Pentagon Builds Units To Transport Ebola Patients
First time accepted submitter halfquibble52 writes As more U.S. troops head to West Africa, the Pentagon is developing portable isolation units that can carry up to 12 Ebola patients for transport on military planes. The Pentagon says it does not expect it will need the units for 3,000 U.S. troops heading to the region to combat the virus because military personnel will not be treating Ebola patients directly. Instead, the troops are focusing on building clinics, training personnel and testing patient blood samples for Ebola.
Oh look, a freaking moron came out of the woodwork. I love how you skipped over mass exploitation, aparthied, segregation, slavery, and all the other shit that caused the issues you highlight so.....offensively
Redirect all international flights from risky nations to a small number of quarantine zones
When I flew to and from Ghana, I went through London. Is Great Britain considered a "risky" nation? Should my flight of 100+ people be diverted because one person came from a place where a rare disease is somewhat less rare? If so, then you must also divert thousands of other flights. Soon the logistics of scale creep in, and you're processing a ridiculous number of passengers through this "small number" of quarantine sites.
Let's not discuss the cost of diverting so much travel and disrupting so many plans.
If we have a sufficiently fast, cheap, and reliable Ebola screening test...
...but we don't. We don't have anything remotely like that. Reliable testing takes a few days to get results. Faster screening is asking "do you have these symptoms", but since symptoms don't appear for a week after infection, it's often inaccurate.
You do not have a moral or legal right to do absolutely anything you want.
This is why I'm not panicking about an Ebola plague - despite the media's and some politician's attempts to make it seem like Ebola Doomsday is just over the horizon. Ebola isn't an easy disease to catch. It doesn't spread by air (even though the conspiracy theorists would say otherwise). You need direct bodily fluid contact. This is why in the Duncan case his family and friends weren't infected but a couple of health care workers (who were close to him when he was the sickest and thus had the biggest viral load) were.
Worst case scenario is that we will isolate the infected and anyone they came in contact with. The disease would quickly lose its infection vector and die out. However, with only about 9 cases in the US so far, I think we're a long way from needing to take these steps.
Nigeria imposed quarantines early and quickly and they have been declared Ebola free.
My sci-fi novel, Ghost Thief, is now available from Amazon.com.
Your method of dealing with a virulent disease has worked... never.

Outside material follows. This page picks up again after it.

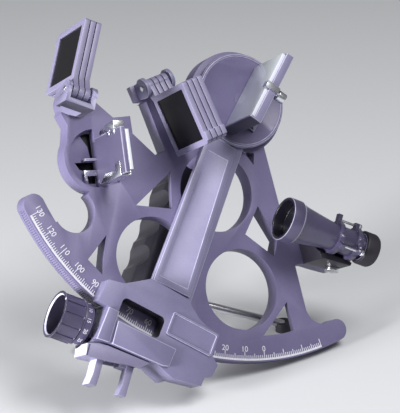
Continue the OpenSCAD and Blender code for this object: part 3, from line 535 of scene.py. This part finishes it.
in_plane = seen_from(Matrix.Identity(4))
on_housing = seen_from(turned_down(HOUSING_ANGLE))
on_worm_plane = seen_from(turned_down(WORM_ANGLE))
on_mirror = seen_from(turned_down(-MIRROR_ANGLE))
on_horizon = seen_from(turned_down(-HORIZON_ANGLE))
drum_axis = turned_down(WORM_ANGLE, -WORM_AXIS, WORM_DEPTH)
scope_axis = Matrix.Translation(SCOPE_ORIGIN) @ turned_down(SCOPE_ANGLE)

# How far a face's normal has to lie along an axis for the face to look that way
SQUARE_ON = 0.75
FACING = 0.7
TOWARDS = 0.6
INWARD = 0.2
UNDER_CHANNEL = Vector((0.25, -0.95, -0.15))
UNDER_FACING = 0.55


def in_recess(face):
    centre, _ = in_plane(face)
    across = (centre - Vector(LOBE)).to_2d().length
    return across < RECESS_R and centre.z < RECESS_FLOOR


def in_window(face):
    centre, normal = on_housing(face)
    left, right, bottom, top = WINDOW
    return left < centre.x < right and bottom < centre.y < top and abs(normal.z) < TOWARDS


def mirror_foot(face):
    return on_mirror(face)[1].x < -FACING


def mirror_rim(face):
    return abs(on_mirror(face)[1].y) < FACING


def horizon_rim(face):
    return abs(on_horizon(face)[1].y) < FACING


def horizon_broad_side(face):
    return abs(on_horizon(face)[1].y) > FACING


def under_channel(face):
    return in_plane(face)[1].dot(UNDER_CHANNEL) > UNDER_FACING


def lever_end(face):
    return on_worm_plane(face)[1].x < -SQUARE_ON


scope_inside = round_x(scope_axis, lambda r, outward, along:
                       outward < -INWARD or (r < SCOPE_BORE_R and along < -FACING))
drum_inside = round_x(drum_axis, lambda r, outward, along: r < DRUM_R - DRUM_WALL)
drum_rim = round_x(drum_axis, lambda r, outward, along:
                   r > DRUM_R - DRUM_WALL and along < -TOWARDS)

# Piece, effect, its strength, and the faces that have it
MARKS = [
    # Painted shade in the horizon mirror's recess
    ("frame", "dark", 1.0, in_recess),
    # Painted shade on the walls of the scale window
    ("micrometer_housing", "dark", 1.0, in_window),
    # Painted shade on the lower end of the index mirror's holder
    ("index_mirror_holder", "dark", 0.8, mirror_foot),
    # Painted shade under the horizon shades' bracket
    ("horizon_shade_bracket", "dark", 0.85, under_channel),
    # Painted shade on the broad sides of the horizon mirror's holder
    ("horizon_mirror_holder", "dark", 0.5, horizon_broad_side),
    # Painted shade inside the telescope
    ("telescope_body", "dark", 1.0, scope_inside),
    # Painted shade inside the drum
    ("micrometer_drum", "dark", 0.8, drum_inside),
    # Painted highlight on the drum's rim
    ("micrometer_drum", "edge", 1.6, drum_rim),
    ("index_mirror_glass", "edge", 1.0, mirror_rim),
    ("horizon_mirror_glass", "edge", 1.0, horizon_rim),
    # Painted highlight on the end of the fixed lever
    ("fixed_lever", "edge", 1.4, lever_end),
]
for node, effect, strength, chosen in MARKS:
    mark(pieces[node], effect, chosen, strength)


# Numbers

def numeral(text, height, matrix, name):
    """A printed number, thickened into a thin mesh, at a place in the plane."""
    bpy.ops.object.text_add()
    words = bpy.context.object
    words.data.body = text
    words.data.size = height
    words.data.align_x = "CENTER"
    words.data.align_y = "CENTER"
    words.data.extrude = INK_THICKNESS
    words.data.offset = INK_SPREAD
    bpy.ops.object.convert(target="MESH")
    return placed(bpy.context.object, name, matrix)


# The arc is read at twice the arm's angle
for reading in range(0, SCALE_MAX + 1, ARC_STEP):
    place = (STAND @ turned_down(ZERO_ANGLE + reading / 2)
             @ Matrix.Translation((0, -ARC_NUMBER_R, ARC_NUMBER_LIFT)))
    number = numeral(str(reading), ARC_NUMBER_H, place, f"arc_number_{reading}")
    dressed(number, "root", "scale_white")

for i in range(DIAL_NUMBERS):
    turn = tau * i / DIAL_NUMBERS
    facing = Matrix(((0, 1, 0), (-sin(turn), 0, cos(turn)), (cos(turn), 0, sin(turn)))).to_4x4()
    place = (STAND @ drum_axis @ Matrix.Translation((-DRUM_START - DIAL_NUMBER_X, 0, 0))
             @ facing @ Matrix.Translation((0, 0, DIAL_NUMBER_R)))
    number = numeral(str(DIAL_STEP * i), DIAL_NUMBER_H, place, f"dial_number_{DIAL_STEP * i}")
    dressed(number, "micrometer", "scale_white")


# Small details

# Seam at the end of the fixed lever
bpy.ops.mesh.primitive_cube_add(size=1)
seam_place = STAND @ turned_down(WORM_ANGLE) @ Matrix.Translation(LEVER_END)
seam = placed(bpy.context.object, "lever_seam", seam_place @ Matrix.Diagonal((*SEAM_SIZE, 1)))
dressed(seam, "index_arm", "lever_plastic", finish="drum_dark")

# Cap over the middle of the disc
shaft_top = max((FLAT @ v.co).z for v in pieces["pivot_shaft"].data.vertices)
bpy.ops.mesh.primitive_cylinder_add(vertices=64, radius=CAP_R, depth=CAP_H,
                                    location=(0, 0, shaft_top + CAP_LIFT))
cap = placed(bpy.context.object, "pivot_cap", STAND)
dressed(cap, "index_arm", "frame_plastic")


# Studio

# The camera of the photograph, in the instrument's own plane
CAMERA_PLACE = Vector((-653.2, -177.2, 1054.0))
CAMERA_RIGHT = Vector((0.8563, -0.2116, 0.4711))
CAMERA_UP = Vector((0.1406, 0.9733, 0.1815))
CAMERA_LENS = 154.69
SENSOR = 36
FLOOR_SIZE = 24

camera_data = bpy.data.cameras.new("camera")
camera_data.lens = CAMERA_LENS
camera_data.sensor_width = SENSOR
camera = bpy.data.objects.new("camera", camera_data)
bpy.context.scene.collection.objects.link(camera)
right = (STAND.to_3x3() @ CAMERA_RIGHT).normalized()
back = right.cross(STAND.to_3x3() @ CAMERA_UP).normalized()
turned = Matrix((right, back.cross(right), back)).transposed().to_4x4()
camera.matrix_world = Matrix.Translation(STAND @ CAMERA_PLACE) @ turned
bpy.context.scene.camera = camera

bpy.ops.object.select_all(action="DESELECT")
bpy.ops.mesh.primitive_plane_add(size=FLOOR_SIZE, location=(0, 0, 0))
floor = bpy.context.object
floor.name = "floor"


FLOOR_SEEN = (0.66, 0.67, 0.69, 1)
FLOOR_BOUNCE = (0.26, 0.265, 0.28, 1)


def pale_floor():
    """Pale to the eye and in reflections, but sends little light up under the object."""
    s = Shading()
    seen = (s.put("ShaderNodeLightPath", output="Is Camera Ray")
            + s.put("ShaderNodeLightPath", output="Is Glossy Ray")
            + s.put("ShaderNodeLightPath", output="Is Transmission Ray"))
    return s.surface(
        Base_Color=s.mix(seen, FLOOR_BOUNCE, FLOOR_SEEN),
        Roughness=0.9)


floor.data.materials.append(pale_floor())
floor.data.materials[0].name = "pale_floor"


def lamp(name, place, aim, size, power):
    """A soft square lamp that points at a place."""
    data = bpy.data.lights.new(name, "AREA")
    data.size = size
    data.energy = power
    lit = bpy.data.objects.new(name, data)
    bpy.context.scene.collection.objects.link(lit)
    direction = Vector(aim) - Vector(place)
    facing = direction.to_track_quat("-Z", "Y").to_matrix().to_4x4()
    lit.matrix_world = Matrix.Translation(place) @ facing


lamp("overhead", place=(0.22, -0.75, 1.4), aim=(0, 0, 0.12), size=0.7, power=17)
lamp("left_strip", place=(-1.5, -0.08, 0.42), aim=(0, 0, 0.13), size=0.5, power=41)

world = bpy.data.worlds.new("studio")
bpy.context.scene.world = world
world.use_nodes = True
sky = world.node_tree.nodes["Background"]
sky.inputs["Color"].default_value = (0.93, 0.94, 0.97, 1)
sky.inputs["Strength"].default_value = 0.2

bpy.context.scene.view_settings.view_transform = "Standard"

Meh. Virulence (severity of effects) is only one of two relevant factors when trying to figure out how to manage a disease. The other is communicability, and that, in fact, is the variable that matters most when you decide to what extent quarantine is necessary or appropriate. The more communicable the disease the more important it is to isolate those that have it, unless its virulence is so low that you just don't care.
Ebola, however, is one of the least communicable diseases possible. Literally. If it were much less infectious it would just die out on its own.
Infectious disease modelling uses several values to describe communicability, but the most important one is basic reproduction number, called R0. Diseases with an R0 of <1 will die out on their own because the number specifies the average number of new infections that will arise from an infected person in "normal" society. The exact value of R0 is society-dependent. Measles, for example, has an R0 of between 12 and 18, lower in societies with greater personal space and higher in societies with less personal space, because measles is transmitted via aerosols.
Recent studies put R0 for Ebola in the 1-2 range, in Africa. Given the way in which it's transmitted, the highest infection rates are in societies with poor sanitation infrastructure and/or practices, like Liberia, and even there Ebola is barely able to reproduce enough to grow. This is why it's been hanging around with only periodic, mostly small, outbreaks for 40+ years. The same recent studies say that all that's necessary to stop the outbreak completely is to reduce the new cases by 50%. That's all, and Ebola's poor communicability will mean that the outbreak will collapse.
I posit -- though we'll never have the numbers needed to evaluate it statistically -- that Ebola's R0 in developed countries with good sanitation infrastructure is <<1. Notice that so far the only infections that have occurred in the US were of health care workers treating the ill, and doing so with inadequate care. None of the family members or other people the infected individuals have come in contact with have contracted the disease, in spite of the fact that there have been hundreds. The sparse data so far argues for an R0 of ~0.01 in the US.
This means that quarantining people who may have come into brief contact with an Ebola patient is unnecessarily restrictive and -- as the GP explained quite clearly -- very likely to be counterproductive.
It doesn't make sense to use the same response for every disease any more than it makes sense to give the same medicine for every disease. Let the professionals who know what they're doing devise the protocols for limiting the spread. And what they -- very sensibly! -- recommend is simply to quarantine those actually diagnosed, and to have their caregivers take appropriate precautions against infection. Barring a mutation that dramatically increases the communicability of the disease, that will be perfectly adequate.